Accuracy distribution.

Fig. 3.
figure 3

Accuracy as a function of epochs number. (Color figure online)

Fig. 4.
figure 4

Loss as a function of epochs number. (Color figure online)

5 Conclusion and Future Work

This paper describes an application of a deep sequence-to-sequence CNN model to the authorship verification task for email messages. In contrast to current state-of-the-art works, our model does not require explicit feature extraction. CNN gets “raw” text as an input, learns features, and performs the classification task on them. The results show that this model verifies email message authorship very accurately. The results can be fine-tuned by performing more epochs, that is generally improves the accuracy of the NN models. In conclusion, the main value of the proposed method is its accurate performance while being applied on a “raw” text. As such, it allows to save time required for the features design, implementation, and extraction and to avoid adding noise to the representation model.
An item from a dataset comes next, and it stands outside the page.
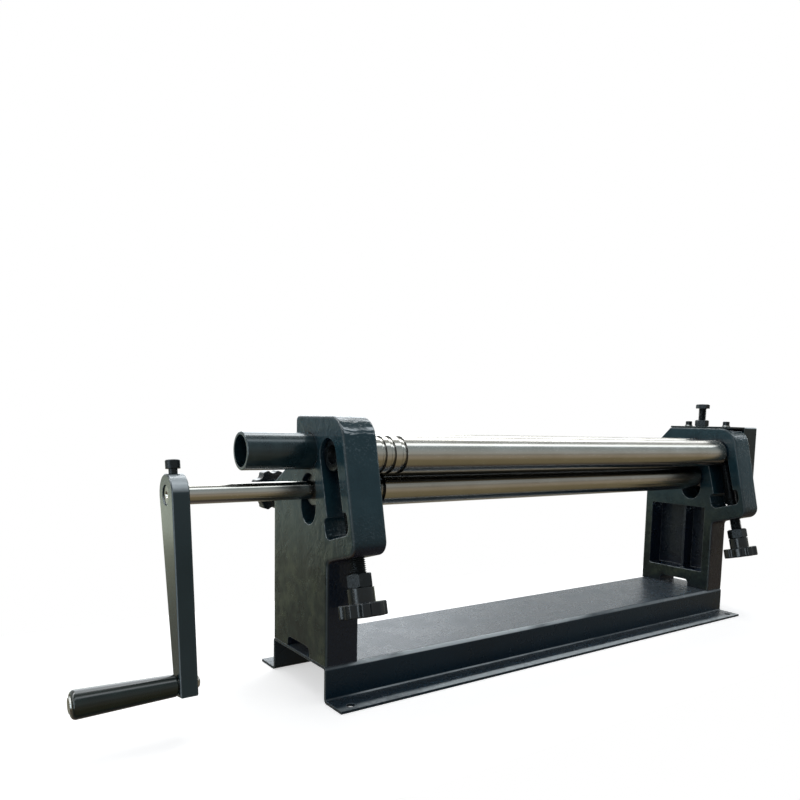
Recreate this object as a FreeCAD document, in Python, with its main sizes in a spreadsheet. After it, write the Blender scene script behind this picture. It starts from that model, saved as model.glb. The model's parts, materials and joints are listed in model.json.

In the future, we intend to experiment with different variations of the CNN architecture, such as the multichannel architecture with several ‘channels’ of word vectors. These channels will encompass static throughout pre-training with a neural language model [15, 17] and non-static that is fine-tuned via backpropagation, as in [10]. Static vectors can be trained by word2vec [15] or Glove [17]. In such architecture, each filter must be applied to all channels, and the results must be summed to calculate a feature \(c_i\) in the feature map. Our experiments can be extended with different baseline methods, additional evaluation metrics (i.e. EER), and real-world (unbalanced) domains. Also, additional task-related features (email message structure and meta-data) can be incorporated into the neural network. In addition, we would like to apply our approach to a different task of authorship analysis—authorship attribution—that can be modeled as a classification task with multiple classes.